▶ _PROVIDED MATERIAL_

::::::::

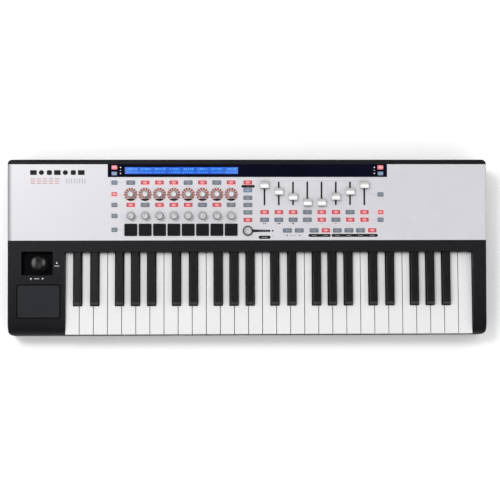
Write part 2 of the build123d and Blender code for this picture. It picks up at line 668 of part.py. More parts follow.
def white_key(index):
    """A hollow white key, notched for the black keys beside it, on its lever."""
    left = KEY_LEFT_X + index * WHITE_PITCH + KEY_GAP / 2
    right = left + WHITE_PITCH - KEY_GAP
    narrow_left, narrow_right = notch_sides(left, right)
    shoulder = BLACK_FRONT_Y - BLACK_CLEARANCE
    head = block(left, right, WHITE_FRONT_Y, shoulder, WHITE_BODY_Z, WHITE_TOP_Z)
    tail = block(narrow_left, narrow_right, shoulder - 2, KEY_REAR_Y, WHITE_BODY_Z, WHITE_TOP_Z)
    inner_front = WHITE_FRONT_Y + KEY_FRONT_THICK
    skirt = block(left, right, WHITE_FRONT_Y, inner_front, WHITE_SKIRT_Z, WHITE_TOP_Z - 1)
    key = head.fuse(tail, skirt)
    front = key.faces().sort_by(Axis.Y)[0].edges().sort_by(Axis.Z)[-1]
    key = fillet(front, WHITE_NOSE_ROUND)
    top = key.faces().sort_by(Axis.Z)[-1]
    key = fillet(top.edges().filter_by(Axis.Y), WHITE_EDGE_ROUND)
    ceiling = WHITE_TOP_Z - KEY_TOP_THICK
    key -= block(left + KEY_WALL, right - KEY_WALL, inner_front, shoulder - KEY_WALL, 0, ceiling)
    key -= block(narrow_left + KEY_WALL, narrow_right - KEY_WALL, shoulder - 6, KEY_REAR_Y - KEY_WALL,
                 0, ceiling)
    centre = (narrow_left + narrow_right) / 2
    return key.fuse(lever(centre), actuator(centre, narrow_right - narrow_left - 2))


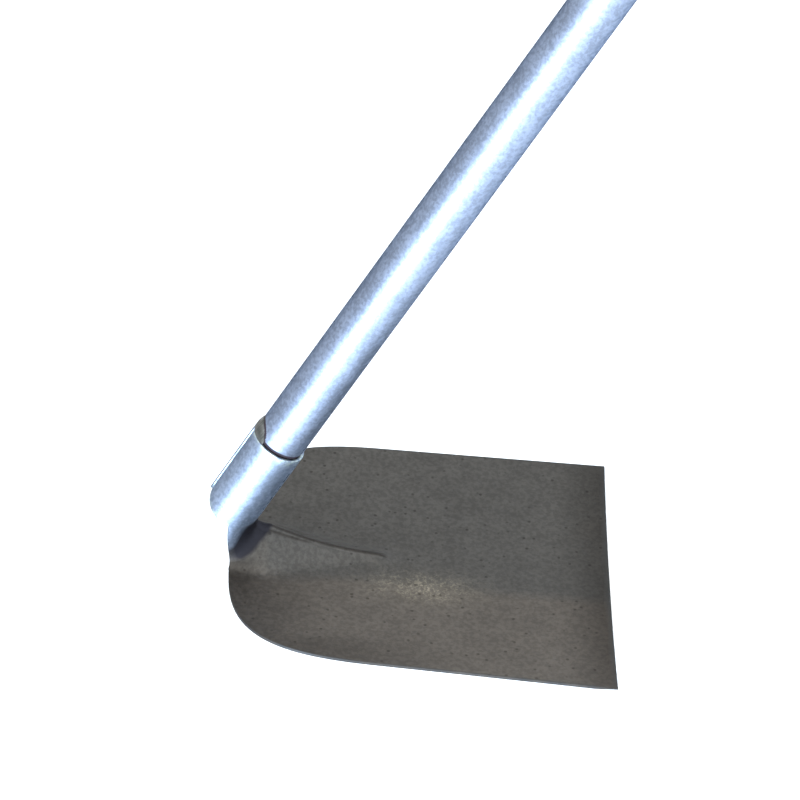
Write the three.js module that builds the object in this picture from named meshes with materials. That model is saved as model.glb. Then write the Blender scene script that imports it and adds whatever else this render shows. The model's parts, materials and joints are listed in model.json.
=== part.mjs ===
// Draw hoe: a pressed steel head whose blade, raised rib, neck and rolled socket are one sheet,
// a round steel tube handle swaged at its lower end, a weld that holds the two together at the
// back of the socket's mouth, and a plastic plug in the handle's far end.
//
// Lengths are in millimetres. The head is drawn in its own frame: X from the neck to the cutting
// edge, Y across the blade, Z out of the face that looks at the user. The whole hoe is then leaned
// over until it stands on its cutting edge and on the far end of its handle, with +Z up.

import * as THREE from 'three';

// ---- Driving dimensions ----

const BLADE_LENGTH = 238;
const EDGE_WIDTH = 220;
const NECK_END_WIDTH = 208.5;
const NECK_EDGE = 1;
const NECK_HALF_WIDTH = 26;
const SHOULDER_ALONG = 90;
const SHOULDER_PULL_ALONG = 55;
const SHOULDER_PULL_ACROSS = 65.5;
const EDGE_HOLLOW = 0.6;
const DISH_AT_NECK = 6;
const DISH_AT_EDGE = 3.5;

const SHEET = 2;
const BEVEL_LENGTH = 12;
const EDGE_THICKNESS = 0.8;

const RIB_LENGTH = 93;
const RIB_HEIGHT_AT_NECK = 30.9;
const RIB_HEIGHT_AT_TIP = 3.5;
const RIB_SAG = 5.7;
const RIB_TOP = 19.5;
const RIB_FLANK_AT_NECK = 0.9;
const RIB_FLANK_AT_TIP = 0.66;
const RIB_CREST_RADIUS = 1.2;
const RIB_FOOT_SOFTNESS = 1.6;
const RIB_FLANK_EASES_BY = 60;

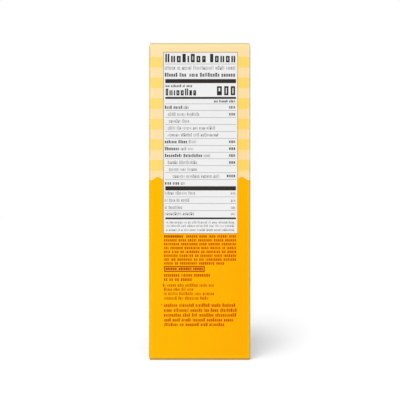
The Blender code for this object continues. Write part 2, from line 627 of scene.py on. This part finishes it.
def closing_flap(name, hinge, free_edge, top, print_material):
    """A flap of board: flat, with a fold at its hinge that runs down to the wall's head."""
    side = 1 if hinge > free_edge else -1
    start_fresh()
    bpy.ops.mesh.primitive_plane_add(size=1, location=((hinge + free_edge) / 2, 0, top))
    flap = named(name)
    flap.scale = (abs(hinge - free_edge), 2 * FOLD_Y, 1)
    settle(flap)
    edit()
    pick(lambda at: abs(at.x - hinge) < NEAR)
    bpy.ops.mesh.spin(steps=FOLD_STEPS, angle=-side * math.pi / 2, center=(hinge, 0, top - FOLD),
                      axis=(0, 1, 0))
    drop = WALL_HEAD - (top - FOLD)
    bpy.ops.mesh.extrude_region_move(TRANSFORM_OT_translate={"value": (0, 0, drop)})
    weld()
    finish_edit()
    point_outward()
    dress(flap, print_material, RAW)
    flat = max(flap.data.polygons, key=lambda face: face.area)
    if flat.normal.z < 0:
        edit_all("FACE")
        bpy.ops.mesh.flip_normals()
        finish_edit()
    thicken(flap, SHEET, inner_slot=1)
    soften(flap)
    return flap


def turned_over(flap, name, print_material):
    """The same flap at the carton's foot, upside down."""
    copy = duplicate(flap)
    copy.name = name
    copy.data.name = name
    copy.scale = (1, 1, -1)
    copy.location = (0, 0, HEIGHT)
    settle(copy)
    point_outward()
    copy.data.materials[0] = print_material
    return copy


def make_flaps():
    """An inner flap off the front panel and an outer one off the back, at the top and base."""
    inner_end = HALF_SIDE - BOARD - INNER_FLAP_GAP
    flaps = (
        closing_flap("top_inner_flap", -FOLD_X, inner_end, HEIGHT - BOARD, DARK_YELLOW),
        closing_flap("top_outer_flap", FOLD_X, FLAP_SHORT - HALF_SIDE, HEIGHT, DARK_YELLOW),
    )
    for flap, name in zip(flaps, ("base_inner_flap", "base_outer_flap")):
        keep(turned_over(flap, name, ORANGE))
        keep(flap)


# Printing on a panel

def panel_place(turn, distance):
    """Takes (across, up, off the surface) on the panel that faces -Y once turned, to space."""
    stand_up = Matrix.Rotation(math.pi / 2, 4, "X")
    out = Matrix.Translation((0, -distance, 0))
    return Matrix.Rotation(turn, 4, "Z") @ out @ stand_up


SIDE_PANEL = panel_place(0, HALF_FACE)
BACK_PANEL = panel_place(math.pi / 2, HALF_SIDE)
RECIPE_PANEL = panel_place(math.pi, HALF_FACE)
FRONT_PANEL = panel_place(-math.pi / 2, HALF_SIDE)
TOP_PANEL = Matrix.Translation((0, 0, HEIGHT)) @ Matrix.Rotation(-math.pi / 2, 4, "Z")
BASE_PANEL = Matrix.Rotation(math.pi / 2, 4, "Z") @ Matrix.Rotation(math.pi, 4, "Y")


def flat_shape(name, width, height, corner=0.0):
    """A flat sheet round the origin, with rounded corners, still without a thickness."""
    start_fresh()
    bpy.ops.mesh.primitive_plane_add(size=1)
    piece = named(name)
    piece.scale = (width, height, 1)
    settle(piece)
    if corner:
        edit_all()
        bpy.ops.mesh.bevel(offset=corner, segments=CORNER_STEPS, affect="VERTICES")
        finish_edit()
    return piece


def raise_ink(piece, stand=INK):
    """Gives a flat sheet the thickness of its ink, and a root below the surface."""
    thicken(piece, stand + INK_ROOT, offset=1.0)
    piece.location.z = -INK_ROOT
    settle(piece)
    return piece


def patch(name, width, height, corner=0.0, stand=INK):
    """A plain printed area."""
    return raise_ink(flat_shape(name, width, height, corner), stand)


def hollow(piece, line):
    """Cuts the middle out of a flat sheet, and leaves a line round it."""
    edit_all("FACE")
    bpy.ops.mesh.inset(thickness=line)
    bpy.ops.mesh.delete(type="FACE")
    finish_edit()


def border(name, width, height, line, corner=0.0):
    """A line round a box, inside its size."""
    piece = flat_shape(name, width, height, corner)
    hollow(piece, line)
    return raise_ink(piece)


def copied(piece, across=0.0, up=0.0, scale=1.0, turn=0.0):
    """A copy, sized, turned and moved in the plane it was made in."""
    copy = duplicate(piece)
    copy.data.transform(Matrix.Translation((across, up, 0)) @ Matrix.Rotation(turn, 4, "Z")
                        @ Matrix.Diagonal((scale, scale, 1, 1)))
    return copy


def discard(pieces):
    for piece in pieces:
        bpy.data.objects.remove(piece, do_unlink=True)


def printed(name, pieces, panel, material, lift=0.0):
    """Joins the flat solids of one ink, puts them on a panel and hands them over."""
    piece = join(pieces, name)
    piece.matrix_world = panel @ Matrix.Translation((0, 0, lift)) @ piece.matrix_world
    settle(piece)
    dress(piece, material)
    keep(piece)


def moved(piece, across, up):
    """Moves a flat piece in its plane by millimetres."""
    piece.data.transform(Matrix.Translation((across * MM, up * MM, 0)))
    return piece


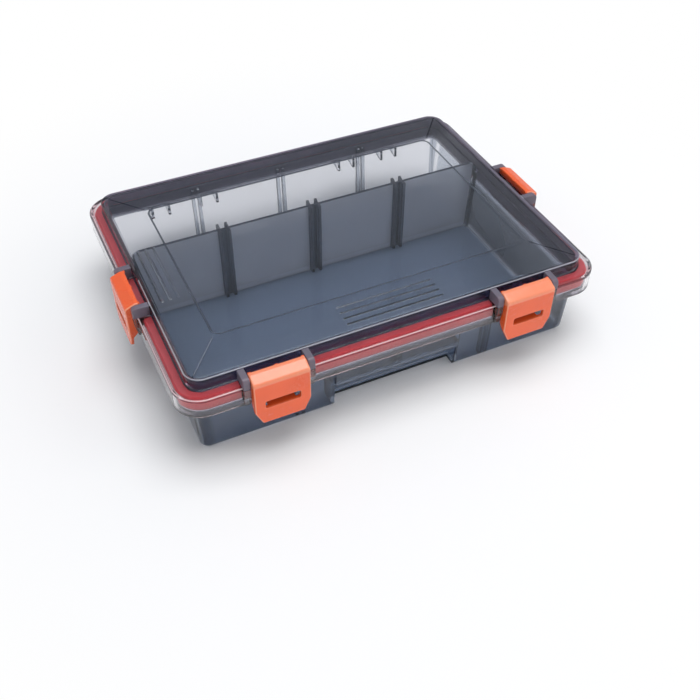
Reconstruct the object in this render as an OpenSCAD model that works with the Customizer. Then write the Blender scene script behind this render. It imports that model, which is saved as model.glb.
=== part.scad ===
// Flat waterproof tackle box: a smoke-grey tray with a clear lid on two back
// hinges, a red seal between them, a long partition, and four orange latches.
// Millimetres. +Z is up and the front is at -Y. The origin is on the table,
// under the middle of the tray.

/* [Box] */
// Width of the lid flange, left to right
box_w = 270; // [240:1:320]
// Depth of the lid flange, front to back
box_d = 205; // [185:1:240]
// Height of the lid flange's top face above the table
rim_z = 52; // [48:1:64]
// Plan radius of the flange's corners
box_corner_r = 17; // [16:0.5:20]

/* [Lid] */
// Thickness of the flange round the lid
flange_t = 2; // [1.6:0.1:2.4]
// Width of the bevel along the flange's outer top edge
flange_bevel = 1; // [0.4:0.1:1.2]
// Thickness of the skirt that hangs from the flange
skirt_t = 2; // [1.6:0.1:2.2]
// Height of the skirt, from the flange's top face down
skirt_h = 13; // [11:0.5:13]
// Distance from the flange's edge in to the raised plateau
plateau_inset = 8.3; // [7.5:0.1:8.8]
// Rise of the plateau's edge above the flange
plateau_rise = 7.2; // [6.5:0.1:9]
// Plan radius of the plateau's corners
plateau_corner_r = 10; // [8:0.5:12]
// Thickness of the plateau's wall
plateau_wall = 2; // [1.6:0.1:2.2]
// Thickness of the lid's roof
roof_t = 1.8; // [1.4:0.1:2.2]
// Width of the roof's sloped border at the left and right
border_side = 24; // [20:0.5:28]
// Width of the roof's sloped border at the front and back
border_front = 28.9; // [24:0.1:32]
// Rise of the sloped border from the plateau's edge to the flat panel
border_rise = 0.6; // [0.3:0.1:1]

/* [Panel line and ribs] */
// Width of the shallow line cut round the flat panel
line_w = 1.2; // [0.8:0.1:1.6]
// Depth of that line
line_depth = 0.4; // [0.2:0.1:0.6]
// Number of grip ribs on the front border
front_ribs = 4; // [2:1:4]
// Number of grip ribs on the left border
side_ribs = 3; // [2:1:3]
// Distance from one grip rib to the next
rib_pitch = 4.9; // [4:0.1:5]
// Width of a grip rib
rib_w = 1.8; // [1:0.1:2.4]
// Height of a grip rib above the border's low edge
rib_h = 0.75; // [0.65:0.05:0.9]
// Length of the ribs on the front border
front_rib_l = 63; // [40:1:80]
// Length of the ribs on the left border
side_rib_l = 52; // [40:1:60]
// Distance from the plateau's edge in to the first rib
rib_margin = 7.6; // [6:0.1:8.5]

/* [Tray] */
// Distance from the flange's edge in to the top of the tray's wall
wall_inset = 9; // [9:0.1:9.6]
// Thickness of the tray's wall
wall_t = 2; // [1.6:0.1:2.4]
// Thickness of the tray's floor
floor_t = 2; // [1.6:0.1:2.6]
// How far the wall leans in from its top to its foot
wall_lean = 2.5; // [1:0.1:3]
// Height of the bevel round the tray's bottom edge
foot_h = 3; // [2:0.1:4]
// How far that bevel goes in
foot_lean = 2; // [1:0.1:2.5]
// Gap between the top of the tray's wall and the underside of the lid's flange
lip_gap = 0.8; // [0.5:0.1:1.2]
// Gap between the lid's skirt and the tray's rim
skirt_gap = 0.6; // [0.4:0.1:0.8]
// Distance from the underside of the lid's flange down to the rim's shelf
shelf_drop = 7; // [6:0.1:7.5]
// Thickness of the rim's shelf
shelf_t = 2.5; // [2:0.1:3]
// How far the rim's downturned edge reaches below the skirt
rim_reveal = 1.3; // [1:0.1:1.8]
// Thickness of that downturned edge
rim_edge_t = 1.8; // [1.5:0.1:2]

/* [Finger recess] */
// Width of the finger recess under the front wall
recess_w = 82; // [60:1:90]
// Height of the finger recess
recess_h = 19; // [14:0.5:22]
// Depth of the finger recess, from the wall's foot
recess_depth = 9; // [6:0.5:12]
// How far the lip above the recess stands out from the wall
grip_lip = 2; // [1:0.1:2.4]

/* [Seal] */
// Distance from the flange's edge in to the seal
seal_inset = 3.2; // [3:0.1:4]
// Height of the seal's narrow crown
seal_crown_h = 1.2; // [0.8:0.1:1.6]
// Width of the ledge on each side of the crown
seal_shoulder = 1.4; // [1:0.1:1.8]
// Gap between the seal and the lid
seal_gap = 0.2; // [0.1:0.05:0.3]

/* [Partition and slots] */
// Thickness of the long partition
partition_t = 1.6; // [1.2:0.1:2]
// Distance from the box's middle back to the partition's middle
partition_y = 30.5; // [20:0.5:40]
// Gap between the partition's top edge and the underside of the roof
partition_gap = 2; // [1.8:0.1:4]
// Radius of the partition's top corners
partition_corner_r = 7; // [4:0.5:10]
// Distance from one divider slot to the next
slot_pitch = 62.5; // [50:0.5:65]
// Clear width of a divider slot on the tray's walls
slot_w = 2.2; // [2:0.1:2.6]
// Clear width of a divider slot on the partition
partition_slot_w = 3.8; // [2.2:0.1:4.2]
// Width of each of the two ribs beside a slot
post_w = 1.8; // [1.4:0.1:2.2]
// How far the slot's ribs stand out
post_depth = 3.2; // [2.5:0.1:4]
// Distance from the underside of the lid's flange down to the tops of the wall ribs
post_drop = 2; // [1.5:0.1:4]
// How far the tips of the slot's rear ribs rise above the partition
horn_h = 1.4; // [0.8:0.1:1.5]
// Clearance at the partition's ends and faces in its slots
partition_clear = 0.2; // [0.1:0.05:0.3]

/* [Latches] */
// Width of a latch
latch_w = 33; // [28:0.5:38]
// Distance from the flange's left or right edge in to a front latch's middle
front_latch_side = 56; // [45:0.5:62]
// Distance of the side latches' middle in front of the box's middle
side_latch_y = 4; // [0:0.5:10]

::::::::

▶ _DIRECTIONS_
Repeat exactly the lines from the one containing "Reconstruct the object" through the one containing "box_corner_r = 17; // [16:0.5:20]", both included, and nothing else.

▶ _RESPONSE TO THE EXERCISE_
Reconstruct the object in this render as an OpenSCAD model that works with the Customizer. Then write the Blender scene script behind this render. It imports that model, which is saved as model.glb.
=== part.scad ===
// Flat waterproof tackle box: a smoke-grey tray with a clear lid on two back
// hinges, a red seal between them, a long partition, and four orange latches.
// Millimetres. +Z is up and the front is at -Y. The origin is on the table,
// under the middle of the tray.

/* [Box] */
// Width of the lid flange, left to right
box_w = 270; // [240:1:320]
// Depth of the lid flange, front to back
box_d = 205; // [185:1:240]
// Height of the lid flange's top face above the table
rim_z = 52; // [48:1:64]
// Plan radius of the flange's corners
box_corner_r = 17; // [16:0.5:20]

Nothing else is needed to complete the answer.